At the same time as he was making these exciting announcements, President Ali was commissioning the 6.5km #58 Road, the first phase of a road that will shortly be expanded by 16km to the Canje River. Once a new bridge, the second one on the Canje River, is completed, the road will make its way to the Berbice River, connecting to Kwakwani. This means that, outside of a road connecting Brazil through Linden to the Berbice River Bridge and the deep-water harbour, the potential for a diversion through the #58 Road to the Corentyne River Bridge and to Suriname will create a link by road, and bridges between Guyana, Brazil and Suriname. Previous generations would have thought of this scenario only as fiction.
The #58 Road immediately makes available another 50,000 acres of agricultural land. But, as the road eventually reaches the Berbice River, more than 200,000 acres of new agricultural land, new housing and new industrial lands will become available. Even as the new possibilities arise, a new shopping centre and office complex are being constructed in Palmyra. A new international-standard stadium, capable of hosting ICC cricket such as World Cup cricket and CPL cricket, will be available. New hotels are slated to be constructed at this venue.
Not so long ago, Guyanese flocked into Suriname, Trinidad and Tobago, Barbados, other Caribbean islands, to America, Canada, the UK. We wanted to find some place, anyplace to go to escape the hopelessness of Guyana. Our people found new lives, comfort and succor in other people’s lands.
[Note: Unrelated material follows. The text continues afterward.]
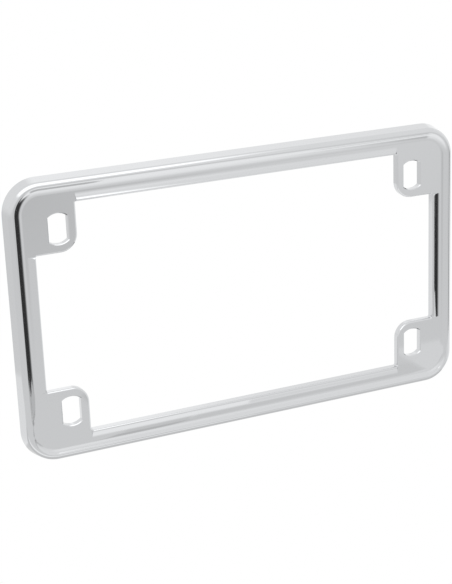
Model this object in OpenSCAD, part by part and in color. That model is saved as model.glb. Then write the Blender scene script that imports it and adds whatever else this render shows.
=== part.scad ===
// Number plate holder: a one-piece cast and chromed frame for a small motorcycle plate.
// The plate drops into the recess at the back, and four screws pass through the slots of the corner tabs.
// The model stands as it is fitted: +X to the right, +Z up, the front towards -Y.
// The origin is the centre of the slot pattern, in the plane of the plate's seat.

/* [Number plate] */
// Width of the plate that the frame holds
plate_w = 177.8; // [170:0.1:190]
// Height of the plate
plate_h = 101.6; // [95:0.1:120]
// Gap between the plate's edge and the rim
plate_gap = 0.5; // [0.2:0.1:1]
// Depth of the recess that takes the plate
seat_depth = 2.5; // [1.5:0.1:3.5]

/* [Border] */
// Thickness of the rim round the plate
rim_t = 2.6; // [2.2:0.1:3.4]
// Width of the border, from the outer edge to the window
border_w = 9.8; // [9.4:0.1:10.6]
// Radius of the outer corners
corner_r = 12.7; // [11:0.1:16]
// Height of the bead's crest over the seat
crest_h = 3.5; // [3.3:0.1:4.2]
// Distance of the bead's crest from the outer edge
crest_in = 2.6; // [2.3:0.1:2.8]
// Radius of the bead's rounding
bead_r = 1.7; // [1.4:0.05:1.7]
// Radius of the hollow inside the bead
hollow_r = 5; // [4:0.1:5.5]
// Bevel at the rim's back edge
rim_bevel = 0.3; // [0.1:0.1:0.6]

/* [Inner lip] */
// Distance from the outer edge at which the lip starts to rise
lip_start = 6.3; // [6.2:0.1:6.6]
// Radius of the lip's hollow slope
lip_hollow_r = 7; // [6:0.5:12]
// Radius of the lip's round edge
lip_edge_r = 0.6; // [0.4:0.1:0.8]
// Radius of the lip's ends, beside the tabs
lip_end_r = 0.8; // [0.6:0.1:1.2]

/* [Corner tabs] */
// Thickness of the tabs
tab_t = 2.6; // [2.2:0.1:2.8]
// Metal between a slot and the tab's free side
tab_side_w = 3.3; // [2.4:0.1:6]
// Metal between a slot's end and the tab's free end
tab_end_w = 3.2; // [2.4:0.1:6]
// Radius of a tab's free corner
tab_corner_r = 6.5; // [4:0.1:8]
// Rounding of a tab's front edge
tab_edge_r = 0.7; // [0.4:0.1:1]
// Fillet between a tab's side and the border
web_fillet_r = 0.6; // [0.4:0.1:1.6]

/* [Screw slots] */
// Distance of a screw from the plate's two nearest edges, 5/8 inch as on a standard plate
screw_inset = 15.875; // [15.5:0.125:17.5]
// Length of a slot, over its round ends
slot_len = 11.5; // [9:0.1:12]
// Width of a slot, across its flats
slot_w = 7.4; // [6.5:0.1:8]
// Bevel at a slot's front edge
slot_bevel = 0.3; // [0.1:0.1:0.5]

/* [Hidden] */
$fn = 96;
outer_w = plate_w + 2 * (plate_gap + rim_t);
outer_h = plate_h + 2 * (plate_gap + rim_t);
window_w = outer_w - 2 * border_w;
window_h = outer_h - 2 * border_w;
// Centre of the upper right slot, and the free side and foot of its tab
slot_x = plate_w / 2 - screw_inset;
slot_z = plate_h / 2 - screw_inset;
tab_x = slot_x - slot_w / 2 - tab_side_w;
tab_z = slot_z - slot_len / 2 - tab_end_w;
// How far one solid reaches into the next where they join
joint_overlap = 0.5;
cut_margin = 1;
// How far from the outer edge a tab's plate reaches under the border
tab_root = 8;

// Centres of the section's rounds, as distance in from the outer edge and height over the seat
bead_c = [crest_in, crest_h - bead_r];
hollow_rise = tab_t + hollow_r - bead_c.y;
hollow_c = [crest_in + sqrt(pow(bead_r + hollow_r, 2) - pow(hollow_rise, 2)), tab_t + hollow_r];
lip_run = border_w - lip_edge_r - lip_start;
lip_hollow_c = [lip_start, tab_t + lip_hollow_r];
lip_c = [border_w - lip_edge_r, lip_hollow_c.y - sqrt(pow(lip_hollow_r + lip_edge_r, 2) - pow(lip_run, 2))];
lip_crest = lip_c.y + lip_edge_r;

// Point at distance r from a, towards b
function towards(a, b, r) = a + r * (b - a) / norm(b - a);
// Direction square to the line from point a that touches the circle round b on its outer side
function wall_normal(a, b, r) =
    let (angle = atan2(b.y - a.y, b.x - a.x) + asin(r / norm(b - a)) + 90)
    [cos(angle), sin(angle)];

module disc(centre, r) {
    translate(centre) circle(r);
}

// Border without the lip: leaning outer wall, round bead, hollow and flat face
module border_section() {
    wall_foot = [0, rim_bevel - seat_depth];
    difference() {
        union() {
            polygon([
                wall_foot,
                [rim_bevel, -seat_depth],
                [rim_t, -seat_depth],
                [rim_t, 0],
                [border_w, 0],
                [border_w, tab_t],
                [hollow_c.x, tab_t],
                towards(bead_c, hollow_c, bead_r),
                bead_c,
                bead_c + bead_r * wall_normal(wall_foot, bead_c, bead_r)
            ]);
            disc(bead_c, bead_r);
        }
        disc(hollow_c, hollow_r);
    }
}

// Lip at the window's edge, which rises out of the flat face in a hollow curve
module lip_section() {
    foot = tab_t - joint_overlap;
    difference() {
        union() {
            polygon([
                [lip_start, foot],
                [border_w, foot],
                [border_w, lip_c.y],
                lip_c,
                towards(lip_hollow_c, lip_c, lip_hollow_r),
                [lip_start, tab_t]
            ]);
            disc(lip_c, lip_edge_r);
        }
        disc(lip_hollow_c, lip_hollow_r);
    }
}

// Side view of a lip, whose ends are rounded beside the tabs
module lip_run_outline(length) {
    foot = tab_t - joint_overlap;
    straight = length - 2 * lip_end_r;
    translate([-straight / 2, foot]) square([straight, lip_crest + cut_margin - foot]);
    for (side = [-1, 1])
        disc([side * straight / 2, lip_crest - lip_end_r], lip_end_r);
    translate([-length / 2, foot]) square([length, lip_crest - lip_end_r - foot]);
}

// Places children, drawn inwards along +X from an outer edge at x = 0, on all four sides
module on_sides() {
    for (side = [0:3]) {
        $upright = side % 2 == 0;
        rotate(side * 90) translate([($upright ? outer_w : outer_h) / 2, 0, 0])
            mirror([1, 0, 0]) children();
    }
}

// Places children, drawn in the upper right quarter, in all four
module in_quarters() {
    for (x = [0, 1], y = [0, 1])
        mirror([x, 0, 0]) mirror([0, y, 0]) children();
}

// Extrudes a section along +Y, with its height up Z
module along(length, center = false) {
    mirror([0, 1, 0]) rotate([90, 0, 0]) linear_extrude(length, center = center) children();
}

module border() {
    on_sides() along(2 * (($upright ? outer_h : outer_w) / 2 - corner_r), center = true)
        border_section();
    in_quarters()
        translate([outer_w / 2 - corner_r, outer_h / 2 - corner_r])
            rotate_extrude(angle = 90)
                translate([corner_r, 0]) mirror([1, 0]) border_section();
}

module lips() {
    on_sides() {
        length = 2 * ($upright ? tab_z : tab_x);
        intersection() {
            along(length, center = true) lip_section();
            rotate([90, 0, 90]) linear_extrude(border_w + cut_margin) lip_run_outline(length);
        }
    }
}

// Section of a tab: flat from x = 0 to a free edge whose front is rounded
module tab_section(depth) {
    square([depth - tab_edge_r, tab_t]);
    square([depth, tab_t - tab_edge_r]);
    disc([depth - tab_edge_r, tab_t - tab_edge_r], tab_edge_r);
}

// Web that rounds the inner corner between a tab's side and the border
module web_fillet() {
    depth = tab_edge_r + joint_overlap;
    translate([-web_fillet_r, -web_fillet_r])
        rotate_extrude(angle = 90)
            translate([web_fillet_r + depth, 0]) mirror([1, 0]) tab_section(depth);
}

// Tab of the upper right corner
module tab() {
    root_x = outer_w / 2 - tab_root;
    root_z = outer_h / 2 - tab_root;
    round_x = tab_x + tab_corner_r;
    round_z = tab_z + tab_corner_r;
    translate([round_x - joint_overlap, round_z - joint_overlap, 0])
        cube([root_x - round_x + joint_overlap, root_z - round_z + joint_overlap, tab_t]);
    translate([root_x, round_z, 0])
        mirror([1, 0, 0]) along(root_z - round_z) tab_section(root_x - tab_x);
    translate([round_x, root_z, 0])
        rotate(-90) along(root_x - round_x) tab_section(root_z - tab_z);
    translate([round_x, round_z, 0])
        rotate(180) rotate_extrude(angle = 90) tab_section(tab_corner_r);
    translate([tab_x, window_h / 2, 0]) web_fillet();
    translate([window_w / 2, tab_z, 0]) web_fillet();
}

// Upright slot with flat sides and round ends, bevelled at the front
module slot_cut() {
    half_w = slot_w / 2;
    end_r = slot_len / 2;
    flare = slot_bevel + cut_margin;
    intersection() {
        translate([0, 0, -cut_margin]) cylinder(h = tab_t + 2 * cut_margin, r = end_r);
        translate([-half_w, -end_r, -cut_margin]) cube([slot_w, slot_len, tab_t + 2 * cut_margin]);
    }
    translate([0, 0, tab_t - slot_bevel]) intersection() {
        cylinder(h = flare, r1 = end_r, r2 = end_r + flare);
        rotate([90, 0, 0]) linear_extrude(slot_len + 2 * flare, center = true)
            polygon([[-half_w, 0], [half_w, 0], [half_w + flare, flare], [-half_w - flare, flare]]);
    }
}

module plate_frame() {
    color("silver") rotate([90, 0, 0]) difference() {
        union() {
            border();
            lips();
            in_quarters() tab();
        }
        in_quarters() translate([slot_x, slot_z, 0]) slot_cut();
    }
}

plate_frame();
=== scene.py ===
import math

import bpy
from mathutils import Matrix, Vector


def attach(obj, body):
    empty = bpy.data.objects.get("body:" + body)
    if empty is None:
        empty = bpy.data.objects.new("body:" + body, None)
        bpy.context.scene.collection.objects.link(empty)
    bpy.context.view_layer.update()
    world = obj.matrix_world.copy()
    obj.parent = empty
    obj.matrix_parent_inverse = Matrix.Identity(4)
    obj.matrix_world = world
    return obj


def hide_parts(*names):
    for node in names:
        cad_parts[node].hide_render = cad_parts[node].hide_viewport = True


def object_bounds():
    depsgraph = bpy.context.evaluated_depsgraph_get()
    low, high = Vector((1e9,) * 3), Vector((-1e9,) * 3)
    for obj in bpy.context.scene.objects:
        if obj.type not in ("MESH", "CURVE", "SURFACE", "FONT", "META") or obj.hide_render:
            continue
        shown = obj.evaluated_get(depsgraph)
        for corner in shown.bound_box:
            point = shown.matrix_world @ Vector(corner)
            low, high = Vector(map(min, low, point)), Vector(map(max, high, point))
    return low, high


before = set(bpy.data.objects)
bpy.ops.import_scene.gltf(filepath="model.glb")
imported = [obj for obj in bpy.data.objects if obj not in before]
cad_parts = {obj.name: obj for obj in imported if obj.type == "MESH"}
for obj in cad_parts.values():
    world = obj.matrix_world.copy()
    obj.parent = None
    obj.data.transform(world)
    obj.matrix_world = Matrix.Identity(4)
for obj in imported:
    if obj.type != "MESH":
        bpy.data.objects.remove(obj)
cad_box = [list(corner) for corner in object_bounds()]

# Camera, solved from the outline, the window and the slots in the photograph:
# place in metres, turn in degrees, focal length in picture heights, nearest and farthest distance seen
CAMERA_PLACE = (-0.226818, -0.497529, 0.175458)
CAMERA_TURN = (72.0555, 2.2398, -24.4845)
FOCAL_LENGTH = 2.5663
CLIP_NEAR, CLIP_FAR = 0.01, 10

# Sizes of the part's source, in millimetres
OUTER_W, OUTER_H = 184.0, 107.8
CORNER_R = 12.7
SEAT_DEPTH, TAB_T, RIM_T, BORDER_W = 2.5, 2.6, 2.6, 9.8
RIM_BEVEL, BEAD_R, HOLLOW_R = 0.3, 1.7, 5.0
CREST_IN, CREST_H = 2.6, 3.5
LIP_START, LIP_HOLLOW_R, LIP_EDGE_R, LIP_END_R = 6.3, 7.0, 0.6, 0.8
SLOT_X, SLOT_Z = 73.025, 34.925
SLOT_W, SLOT_LEN, SLOT_BEVEL = 7.4, 11.5, 0.3
TAB_X, TAB_Z = 66.025, 25.975
TAB_CORNER_R, TAB_EDGE_R, WEB_FILLET_R = 6.5, 0.7, 0.6
# How near a point lies to a surface that passes through it, and the slack of the tests beside it
TOUCHING, SLACK = 0.01, 1e-3
MM_PER_METRE = 1000

FLOOR_Z = cad_box[0][2]
FLOOR_REACH = 3
WHITE = (1, 1, 1, 1)

# Chrome: its colour and the range of its roughness
CHROME_COLOUR = (0.612, 0.62, 0.631, 1)
ROUGHNESS = (0.07, 0.1)
# Faint waves of its polish, in waves per metre and metres, and the noise that spreads the roughness
WAVE_SCALE, WAVE_DETAIL, WAVE_HEIGHT = 70, 2, 0.00003
HAZE_SCALE, HAZE_RANGE = 25, (0.3, 0.7)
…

Look how far we have come as a country that, before our very eyes – not slowly, not gradually, but at a dizzying pace – our transformation is such that we already have a labour problem! Our country now is in desperate need of job-seekers. President Cheddi Jagan once cautioned that we must not modernise too rapidly into mechanisation to replace jobs. President Bharrat Jagdeo promised a modernised country wherein manual labour would be replaced by mechanisation and industrialisation. Many of our people thought it was a pipe dream. President Ali is ensuring that, far from a pipe dream, our country is in the midst of this transformation.